There will be a Capital Gains Deposit Scheme where you can dump the proceeds (not just the gains, the entire proceeds) of capital asset sales (long or short term) and not pay tax. You can buy a house or agricultural land to offset cap gains taxes, within a year after the sale or use the Cap Gains Deposit Scheme, to park money upto three years to invest in such a tax-offsetting asset. You get to do this for max two residential properties for a person.

Deductions: Everyone gets a Rs. 100,000 deduction for money put into “approved funds”. What we don’t know – are ELSS mutual funds “approved”? Are "ULIPs” approved? Most likely no to both. They do mention that approved funds are –

  • PF, retirement or gratuity funds
  • Pension funds
  • Any thing else specifically approved

An additional Rs. 50,000 is deductible under 3 heads – 50K is the limit for all of them added up.

  • Pure life Insurance – defined as any policy where the premium is less than 5% of the sum assured for ALL years of the policy,
  • Health insurance
  • Two children’s tuition fees (including pre-school fees). But no donations or “development fees”.

Housing: This gets interesting. First, no principal deduction. Second, interest is only deductible if the house is completed within three years of the loan commencement. (And the pre-completion interest is amortized forward over five equal yearly installments. You don’t get the deduction during the pre-completion phase) The interest deduction limit is Rs. 150,000.

Higher Education loan interest is deductible for seven years, but it’s gotta be from a bank or FI (not relatives) and for a course the govt. recognizes. (Sorry, IIPM. Perhaps even ISB will not qualify!)

Medical expenses get a 40K deduction if you actually spend the money on medical treatment. 60K for treatment of senior citizens. Oh, and if you get insurance, that much is not counted.

Tax slabs: Upto 200,000 a year, no tax.
Rs. 200,000 to 500,000: 10%
Rs. 500,000 to 10 lakhs: 20%
> 10 lakhs: 30%.

It’s progressive, and slabbed. For senior citizens (65+), the first slab is 250,000. For companies, the rate is 30%, and Minimum Alternate Tax is 20% (but you can claim it back within 15 years)

Dividends and Insurance income distribution from “Equity Oriented Insurance Schemes” (ULIPs) get taxed – at 5%. The 15% dividend distribution tax stays. That means to go through equity mutual funds you actually pay a lot – first companies pay 15% tax on dividends, then the mutual funds get a tax hit of another 5%.

Wealth tax: 1% of whatever’s above 1 crore rupees, every year. But not including the house you live in. This is just horrible, but amounts to just 1% more income tax, if you look at it. But if someone has money in illiquid assets like multiple houses, or equity, they’ll find the going tough. Think of the promoters of Indian companies!

With about 35 lakh crores under private sector ownership, that alone will give the government more than 30,000 cr. of wealth tax revenue.
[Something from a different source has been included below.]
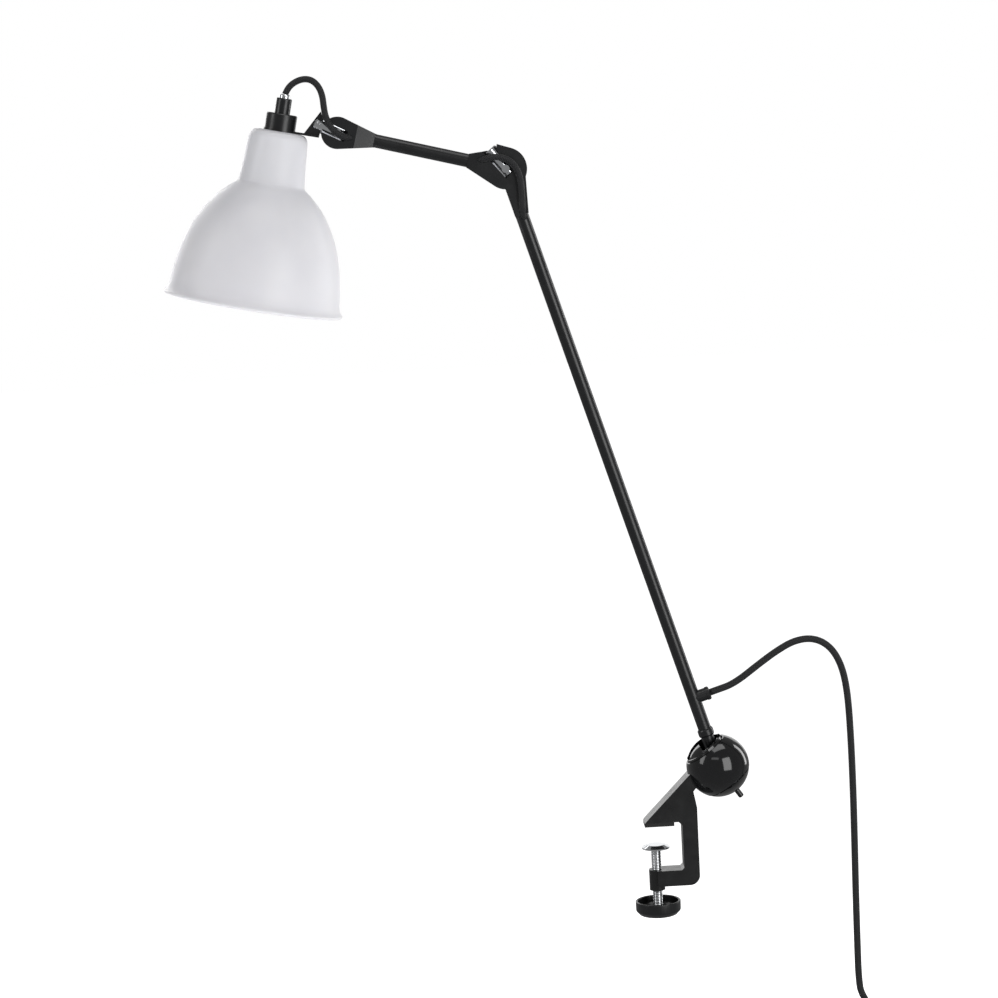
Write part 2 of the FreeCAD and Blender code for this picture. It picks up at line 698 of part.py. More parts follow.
# The head's lead leaves the short arm's fork, crosses in front of the barrel, rises in an
# arch and goes down into the grip. Places are from the shade's top, in the head's frame.
HEAD_LEAD = [(70.4, 0.0, 4.8), (63.6, -1.6, 4.9), (57.4, -5.2, 4.2), (50.6, -8.4, 3.4), (43.6, -9.4, 5.6),
             (37.8, -9.4, 10.4), (33.4, -8.8, 17.0), (30.8, -7.6, 24.6), (28.6, -5.8, 32.4),
             (24.6, -3.8, 38.8), (18.6, -2.0, 42.9), (11.8, -0.8, 42.6), (5.6, -0.1, 39.0),
             (1.2, 0.0, 33.6), (0.0, 0.0, 28.6)]


def head_bracket():
    """The thin plate under the collar and the gusset that holds the barrel."""
    reach = SIZES["plate_reach"]
    thick = SIZES["plate"]
    disc = cylinder("lower_collar + 0.6", "plate", Vector(0, 0, 0))
    arm = box("plate_reach", "14", "plate", Vector(0, -7, 0))
    level = thick / 2
    gusset = prism(lines([(18.6, level), (29.1, 20.0), (32.4, 14.0), (reach, level), (18.6, level)]), 9.6)
    nipple = cylinder("nipple", "10", Vector(0, 0, -2))
    pivot = Vector(SIZES["pivot_across"], 0, SIZES["pivot_up"])
    seat = cylinder("barrel_radius", "barrel_length", pivot - HEAD_BARREL * SIZES["barrel_pivot"], HEAD_BARREL)
    swing = cylinder("head_hub + 0.6", "40", Vector(pivot.x, -20, pivot.z), AXIS_Y)
    node(cut(fuse(disc, arm, gusset), nipple, seat, swing), "head_bracket", HEAD)


def holder_parts():
    turned("holder_collar",
           [("nipple", "plate"), ("lower_collar", "plate"), ("lower_collar", "lower_collar_end - 0.8"),
            ("lower_collar - 0.8", "lower_collar_end"), ("nipple", "lower_collar_end")], HEAD)
    turned("holder_neck",
           [("lead_bore", "lower_collar_end"), ("upper_neck", "lower_collar_end"),
            ("upper_neck", "upper_neck_end - 0.6"), ("upper_neck - 0.6", "upper_neck_end"),
            ("lead_bore", "upper_neck_end")], HEAD)
    turned("cord_grip",
           [("lead_bore", "upper_neck_end"), ("grip", "upper_neck_end"), ("grip", "grip_end - 0.8"),
            ("grip - 0.8", "grip_end"), ("lead_bore", "grip_end")], HEAD)
    turned("socket_nipple",
           [("lead_bore", "-6"), ("nipple", "-6"), ("nipple", "lower_collar_end"),
            ("lead_bore", "lower_collar_end")], HEAD)
    turned("socket_shell",
           [("nipple", "-shade_wall - 0.3"), ("socket_radius - 1", "-shade_wall - 0.3"),
            ("socket_radius", "-shade_wall - 1.3"), ("socket_radius", "-socket_end"),
            ("socket_radius - 1.6", "-socket_end"), ("socket_radius - 1.6", "-6"), ("nipple", "-6")], HEAD)
    turned("socket_insulator",
           [("0", "-insulator_top"), ("socket_radius - 1.7", "-insulator_top"),
            ("socket_radius - 1.7", "-insulator_end"), ("insulator_bore", "-insulator_end"),
            ("insulator_bore", "-insulator_floor"), ("0", "-insulator_floor")], HEAD)
    turned("socket_thread",
           [("thread_inner", "-insulator_floor - 2"), ("thread_outer", "-insulator_floor - 2"),
            ("thread_outer", "-insulator_end + 1"), ("thread_inner", "-insulator_end + 1")], HEAD)
    turned("centre_contact",
           [("0", "-insulator_floor"), ("2.4", "-insulator_floor"), ("1.8", "-bulb_cap_top + 0.1"),
            ("0", "-bulb_cap_top + 0.1")], HEAD)


def bulb():
    turned("bulb_cap",
           [("0", "-bulb_cap_top"), ("2.4", "-bulb_cap_top"), ("5", "-bulb_cap_top - 2.7"),
            ("bulb_cap_radius", "-bulb_cap_top - 3.3"), ("bulb_cap_radius", "-bulb_cap_end"),
            ("0", "-bulb_cap_end")], HEAD)
    centre = -SIZES["bulb_centre"]
    radius = SIZES["bulb_radius"]
    across, up = on_circle(radius, 62.0)
    top = Vector(0, 0, -SIZES["bulb_cap_end"])
    neck = top + AXIS_X * 8.4
    neck_middle = top + Vector(8.9, 0, -8)
    touch = Vector(across, 0, centre + up)
    bottom = Vector(0, 0, centre - radius)
    outline = [Part.makeLine(top, neck),
               Part.Arc(neck, neck_middle, touch).toShape(),
               Part.Arc(touch, Vector(radius, 0, centre), bottom).toShape(),
               Part.makeLine(bottom, top)]
    glass = Part.Face(Part.Wire(outline)).revolve(Vector(), AXIS_Z, 360)
    node(solid(glass, "bulb_glass"), "bulb_glass", HEAD)


def shade():
    """The blown bell with its neck and flared lip, open below."""
    height = SIZES["shade_height"]
    wall = SIZES["shade_wall"]
    top = SIZES["neck_top"]
    foot = SIZES["neck_foot"]
    bend = -SIZES["neck_height"]
    rim = SIZES["shade_rim"]
    shoulder = 7.0

    def skin(inset, top_level):
        """The outline's curved side, moved inwards by inset."""
        round_start = Vector(top - inset - shoulder, 0, top_level)
        round_end = Vector(top - inset, 0, top_level - shoulder)
        round_middle = Vector(top - inset - shoulder * 0.293, 0, top_level - shoulder * 0.293)
        belly = [Vector(r - inset, 0, z) for r, z in (
            (foot, bend), (32.6, bend - 4.6), (40.6, bend - 12.8), (48.6, bend - 23.6), (56.0, bend - 38.0),
            (61.6, bend - 55.0), (65.2, bend - 74.0), (66.6, bend - 84.0))]
        curve = Part.BSplineCurve()
        curve.interpolate(belly)
        last = Vector(rim - inset, 0, -height)
        return [Part.Arc(round_start, round_middle, round_end).toShape(),
                Part.makeLine(round_end, belly[0]), curve.toShape(), Part.makeLine(belly[-1], last)]

    outer = skin(0.0, 0.0)
    inner = skin(wall, -wall)

    def filled(side, level, bottom):
        start = side[0].Vertexes[0].Point
        end = side[-1].Vertexes[-1].Point
        ring = [Part.makeLine(Vector(0, 0, level), start)] + side
        ring += [Part.makeLine(end, Vector(end.x, 0, bottom))] if end.z != bottom else []
        ring += [Part.makeLine(Vector(end.x, 0, bottom), Vector(0, 0, bottom)),
                 Part.makeLine(Vector(0, 0, bottom), Vector(0, 0, level))]
        return Part.Face(Part.Wire(ring)).revolve(Vector(), AXIS_Z, 360)

    shell = filled(outer, 0.0, -height).cut(filled(inner, -wall, -height - 2))
    shell = shell.cut(Part.makeCylinder(SIZES["nipple"] + 0.1, 20, Vector(0, 0, -10)))
    node(solid(shell, "shade"), "shade", HEAD)


# ---- leads and power cord -------------------------------------------------

def leads():
    lead = SIZES["lead_radius"]
    route = placed(ARM_TOP, ELBOW_LEAD)
    node(solid(round_tube(route, lead, "elbow_lead"), "elbow_lead"), "elbow_lead")
    route = placed(HEAD, HEAD_LEAD)
    node(solid(round_tube(route, lead, "head_lead"), "head_lead"), "head_lead")
    arm = cylinder("lead_radius", f"arm_length - {-ELBOW_LEAD[-1][2]} - gland_at")
    node(arm, "long_arm_lead", ARM * FreeCAD.Placement(Vector(0, 0, SIZES["gland_at"]), FreeCAD.Rotation()))
    start = ARM_TOP.multVec(Vector(*ELBOW_LEAD[0]))
    end = HEAD.multVec(Vector(*HEAD_LEAD[0]))
    begin = SHORT.inverse().multVec(start)
    finish = SHORT.inverse().multVec(end)
    gap = 1.3
    rod = document.addObject("Part::Cylinder", "rod")
    bind(rod, Radius="lead_radius")
    rod.Height = begin.x - finish.x - 2 * gap
    back = FreeCAD.Placement(Vector(begin.x - gap, 0, 0), FreeCAD.Rotation(AXIS_Y, -90))
    node(rod, "short_arm_lead", SHORT * back)


CORD_START = (45.3, 0.0, 104.4)
CORD = [CORD_START, (53.0, 0.0, 106.6), (61.0, 0.0, 109.2), (70.4, 0.0, 114.4), (83.0, 0.0, 123.6),
        (98.0, 0.0, 134.0), (114.0, 0.0, 142.6), (130.0, 0.0, 143.6), (143.0, 0.0, 135.4), (151.0, 0.0, 119.6),
        (154.6, 0.0, 98.0), (155.8, 0.0, 66.0), (156.2, 0.0, 24.0), (155.8, 0.0, -22.0), (155.2, 0.0, -68.0),
        (155.0, 0.0, -114.0), (155.0, 0.0, -157.7)]


def power_cord():
    face = ARM.multVec(Vector(SIZES["gland_face"], 0, SIZES["gland_at"]))
    out = ARM.Rotation.multVec(AXIS_X)
    points = [Vector(*place) for place in CORD]
    points[0] = face
    points[1] = face + out * 8.0
    node(solid(round_tube(points, SIZES["cord_radius"], "power_cord"), "power_cord"), "power_cord")
    coil = document.addObject("Part::Torus", "coil")
    bind(coil, Radius1="coil_major", Radius2="coil_minor")
    middle = Vector(SIZES["coil_across"], 0, -SIZES["coil_down"])
    node(coil, "cord_coil", FreeCAD.Placement(middle, FreeCAD.Rotation(AXIS_Z, AXIS_Y)))


def plug():
    """The tail below the coil, the strain relief, the plug's body and its pins."""
    down = -SIZES["coil_down"] - SIZES["coil_major"] - SIZES["coil_minor"]
    place = FreeCAD.Placement(Vector(SIZES["coil_across"], 0, down), FreeCAD.Rotation())
    turned("cord_tail",
           [("0", "-0.4"), ("cord_radius", "-0.4"), ("cord_radius", "-tail_length"), ("0", "-tail_length")],
           place)
    turned("plug_relief",
           [("0", "-tail_length"), ("relief_top", "-tail_length"),
            ("relief_bottom", "-tail_length - relief_length"), ("0", "-tail_length - relief_length")], place)
    bottom = -SIZES["tail_length"] - SIZES["relief_length"] - SIZES["plug_long"]
    body = box("plug_wide", "plug_thick", "plug_long",
               Vector(-SIZES["plug_wide"] / 2, -SIZES["plug_thick"] / 2, bottom))
    rounded = document.addObject("Part::Fillet", "rounded")
    rounded.Base = body
    document.recompute()
    upright = [i + 1 for i, edge in enumerate(body.Shape.Edges)
               if abs(edge.tangentAt(edge.FirstParameter).z) > 0.9]
    rounded.Edges = [(i, 5.0, 5.0) for i in upright]
    node(rounded, "plug_body", place)
    pin_end = bottom - SIZES["plug_pin_long"]
    pins = [cylinder("plug_pin_radius", "plug_pin_long", Vector(side * SIZES["plug_pin_spread"], 0, pin_end))
            for side in (-1, 1)]
    pair = document.addObject("Part::Compound", "pair")
    pair.Links = pins
    node(pair, "plug_pins", place)


def build():
    clamp_frame()
    clamp_parts()
    ball_upper_cap()
    ball_parts()
    long_arm()
    long_arm_hook()
    along = barrel_axis_in_arm()
    elbow_barrel_start = ARM_TOP.multVec(along * -SIZES["barrel_pivot"])
    elbow_barrel = leaning(elbow_barrel_start, -SIZES["arm_lean"] - SIZES["barrel_lean"])
    barrel("elbow_barrel", elbow_barrel)
    pivot_screw("elbow_screw", ARM_TOP)
    pivot_nut("elbow_nut", ARM_TOP)
    short_arm()
    head_bracket()
    pivot = Vector(SIZES["pivot_across"], 0, SIZES["pivot_up"])
    head_start = HEAD.multVec(pivot - HEAD_BARREL * SIZES["barrel_pivot"])
    barrel("head_barrel", leaning(head_start, SIZES["head_lean"] - 90 + HEAD_BARREL_LEAN))
    head_hinge = FreeCAD.Placement(HEAD_PIVOT, HEAD_TURN)
    pivot_screw("head_screw", head_hinge)
    pivot_nut("head_nut", head_hinge)
    shade()
    holder_parts()
    bulb()
    leads()
    power_cord()
    plug()


def export():
    document.recompute()
    for thing in document.Objects:
        if "Invalid" in thing.State or "Error" in thing.State:
            raise RuntimeError(f"{thing.Name} ({thing.Label}) failed: {thing.State} {thing.getStatusString()}")
    os.makedirs("parts", exist_ok=True)
    for thing in NODES:
        shape = thing.Shape
        if shape.isNull() or not shape.isValid():
            raise RuntimeError(f"{thing.Label} has no valid shape")
        shape.exportStep(os.path.join("parts", thing.Label + ".step"))
        print(thing.Label, "solids", len(shape.Solids), "volume", round(shape.Volume, 1))


build()
export()
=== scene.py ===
# %% [markdown]
# A clamp-on desk lamp: two black arms, a split ball at the clamp and a bell shade of
# opal glass. The metal parts come from the CAD frame, which fixes every size, and this
# lesson gives them their finishes. What CAD leaves plain, such as the woven cord, the
# blown shade and the screw's thread, is built here as mesh and put in its place.

# %% Load the frame
import json
import math
import bmesh
import bpy
from mathutils import Matrix, Vector


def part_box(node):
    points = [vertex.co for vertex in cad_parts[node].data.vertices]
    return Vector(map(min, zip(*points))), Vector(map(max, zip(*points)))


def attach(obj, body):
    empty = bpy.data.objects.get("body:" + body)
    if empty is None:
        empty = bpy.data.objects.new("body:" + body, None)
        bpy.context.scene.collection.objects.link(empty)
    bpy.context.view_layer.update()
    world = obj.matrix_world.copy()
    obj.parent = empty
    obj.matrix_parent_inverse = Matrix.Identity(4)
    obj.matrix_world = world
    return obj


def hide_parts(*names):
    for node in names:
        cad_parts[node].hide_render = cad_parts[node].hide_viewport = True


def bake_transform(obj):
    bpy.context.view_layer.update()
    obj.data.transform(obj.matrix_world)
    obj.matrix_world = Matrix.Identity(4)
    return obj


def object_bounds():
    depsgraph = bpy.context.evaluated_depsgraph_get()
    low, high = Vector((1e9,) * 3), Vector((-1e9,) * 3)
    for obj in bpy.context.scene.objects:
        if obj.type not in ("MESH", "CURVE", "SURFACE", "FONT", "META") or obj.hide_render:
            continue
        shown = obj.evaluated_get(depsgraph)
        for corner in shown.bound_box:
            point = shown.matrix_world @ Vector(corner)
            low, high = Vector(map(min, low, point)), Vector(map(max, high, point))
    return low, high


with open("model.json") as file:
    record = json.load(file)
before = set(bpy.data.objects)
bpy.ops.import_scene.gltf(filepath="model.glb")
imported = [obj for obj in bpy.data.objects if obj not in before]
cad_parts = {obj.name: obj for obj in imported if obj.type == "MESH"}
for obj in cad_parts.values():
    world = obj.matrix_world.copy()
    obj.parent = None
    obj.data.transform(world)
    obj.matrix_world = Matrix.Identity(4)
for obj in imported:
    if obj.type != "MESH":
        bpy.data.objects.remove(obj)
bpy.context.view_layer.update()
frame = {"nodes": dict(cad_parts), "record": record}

MM = 0.001
NODES = frame["nodes"]
JOINTS = {joint["name"]: joint for joint in frame["record"]["behaviour"]["joints"]}

# %% [markdown]
# The camera stands far back with a long lens, as for a catalogue picture, which keeps
# the arms' angles true. It is a little above the lamp and tipped down, and a small roll
# makes the whole lamp lean.

# %% Camera
CAMERA_PLACE = Vector((-0.168, -2.4, 0.571))
CAMERA_PITCH = math.radians(-7.2)
CAMERA_YAW = math.radians(-1.29)
CAMERA_ROLL = math.radians(-2.925)
LENS_MM = 111.2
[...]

But the section actually doesn’t count assets like shares and bonds! This needs lawyer input but it seems like for wealth, they consider land, farm houses, cars/yacht/aircraft, jewellery and bullion, antiques and paintings, expensive watches, cash, and shares held in foreign companies. Nothing about Indian company shares, or bonds, or mutual funds.

EEE or EET: NPS goes Exempt on withdrawal – commutation of pension (lumpsums) upto 1/3rd or 50% of the amount in different cases.

Life insurance paid on death is exempt. This is still a great way to transfer assets without a will.

All exemptions for donations to non-profits, political parties etc. stay.

Nothing much changes, really, other than a few exemptions gone, and wider tax slabs. Retaining LTCG at zero for equity markets is good, of course, but it won’t last that long. Wealth tax can be a huge issue or a non-issue, if there is clarity on whether it applies on share/bond holding.

To me this is no big deal – just business as usual. But the equity markets have reason to rejoice.